The press reaction to the strikes in France is sort of amazing. In the depression of the 1930s, people thought that strikes and protests were perfectly natural. In fact, most of the social benefits that governments provide — both in the US and in France date from that period: think of the Social Security Act and the National Labor Relations Act, for example.
The press reaction has been along the lines of ‘Those silly French – why don’t they want to postpone retirement?’ Similarly, I heard one commentator on NPR mention that the last Socialist government in France had tried to move to a 35-hour work week, which the commentator thought that France ‘obviously’ couldn’t afford. (I know, I should give names and citations, but i was listening on a car radio while driving and didn’t get the details).
Just think about it — in a period of high unemployment, what would be the result of shortening the work week? More job! Less unemployment, as the amount of work available was spread over more people. That’s not unaffordable indulgence, it’s about solidarity.

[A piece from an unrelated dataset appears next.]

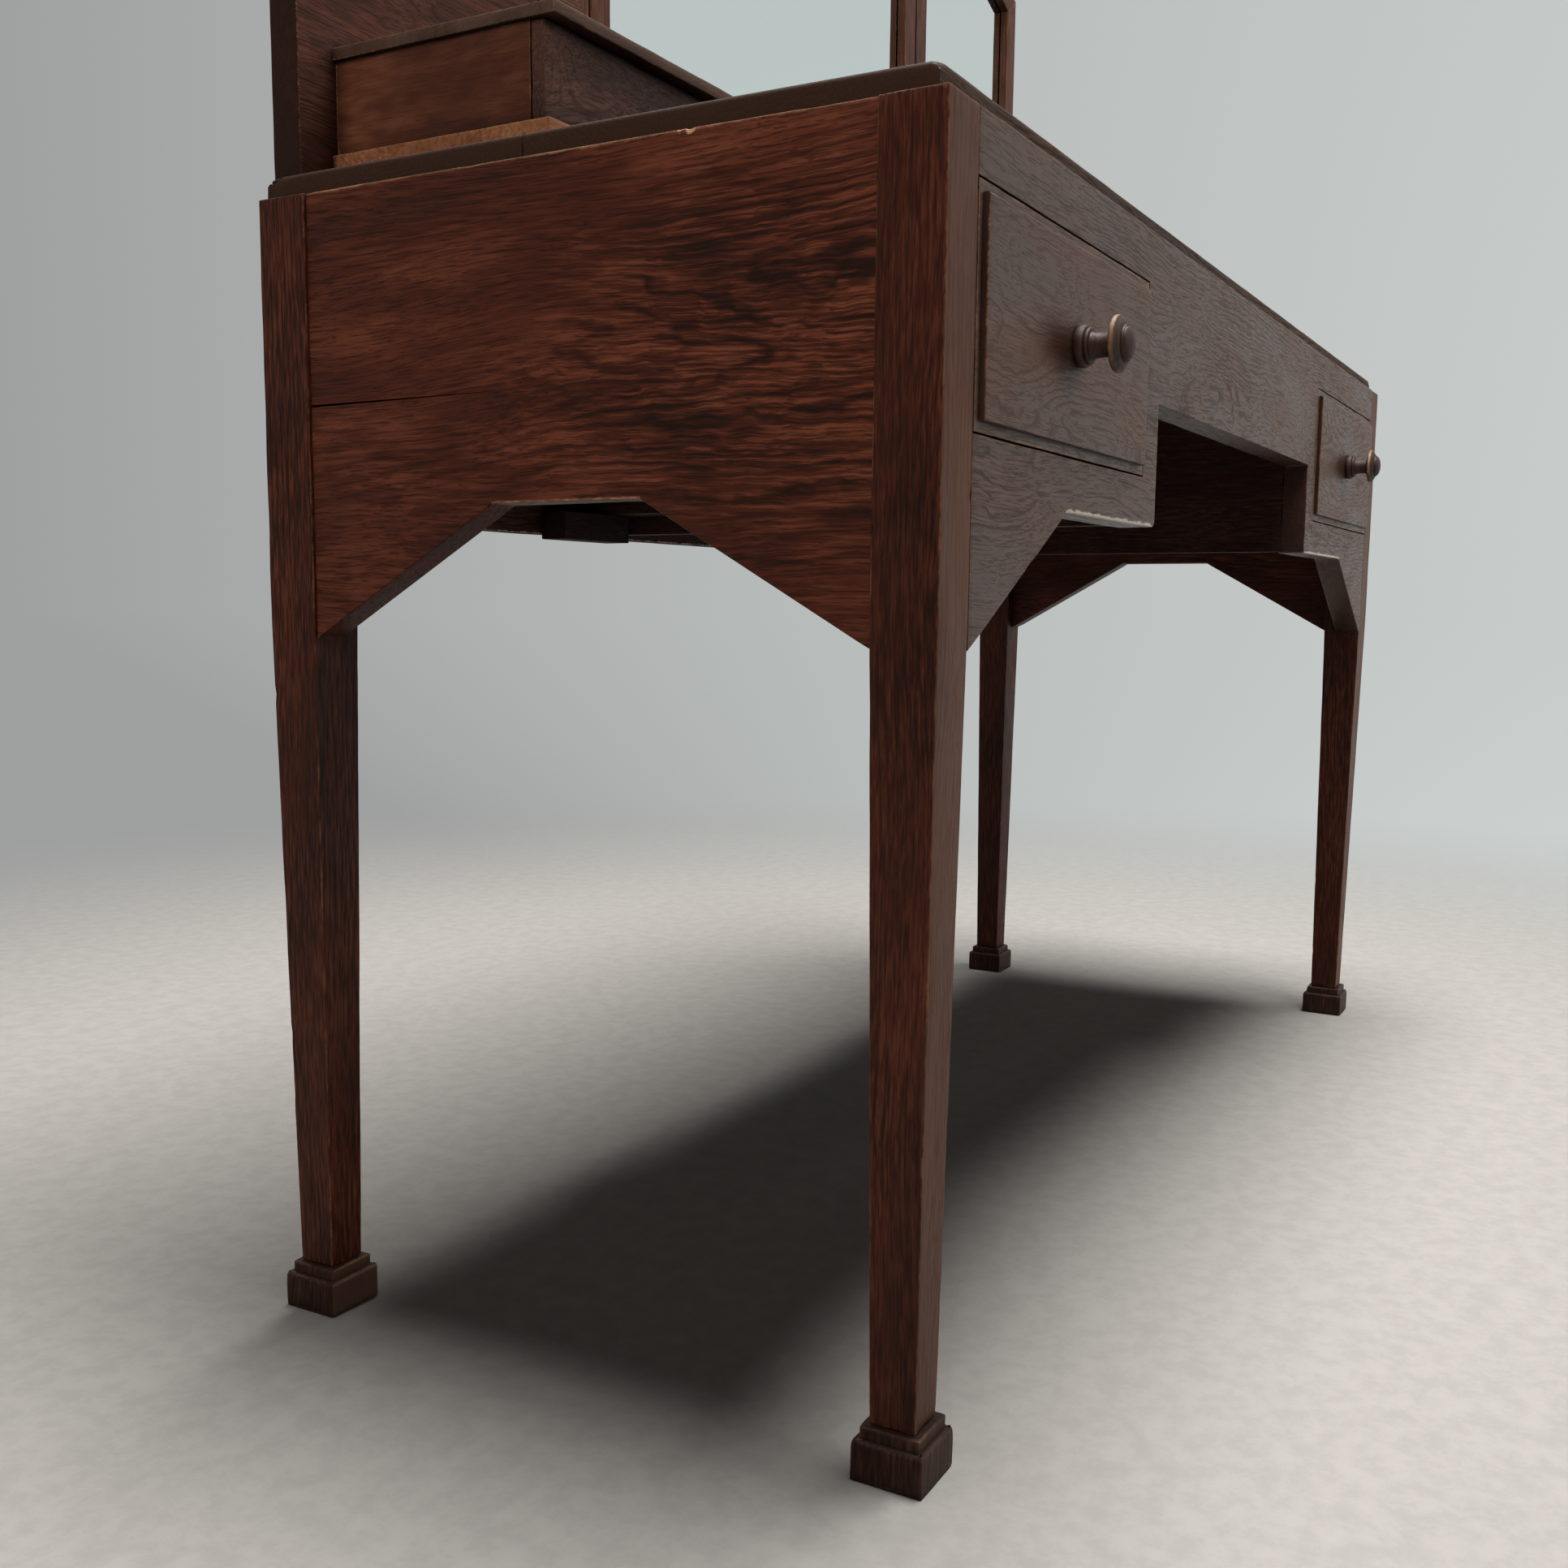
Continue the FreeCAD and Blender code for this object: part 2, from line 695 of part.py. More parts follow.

The more basic issue is who should pay for the crisis. Investment bank executives continued to pay themselves huge bonuses after their banks went broke. Right now in the US, the right wing is arguing that we can’t afford to let the Bush tax cuts for the rich expire — in other words, that higher incomes for the rich help the economy.
In fact, it’s just the other way around. Higher incomes for the rich just fuel speculative investments, like the recent bubble in mortgage-backed securities that triggered the crisis when it burst. It can’t fuel productive, job-creating investment, because there is no demand for the additional products that such investment would produce.
On the other hand, higher income for working people would generate increased demand, since it would put more money into the pockets of people who are struggling to get by, and therefore spending everything they take in. That’s precisely what is needed now.
Earlier retirement spreads the existing jobs around, and it puts more money into the hands of working people — so it’s just what is needed in this crisis. The French strikers are right.
Reference: For a good analysis of the causes of the crisis, see Martijn Konings, ed., The Great Credit Crash (London: Verso, 2010).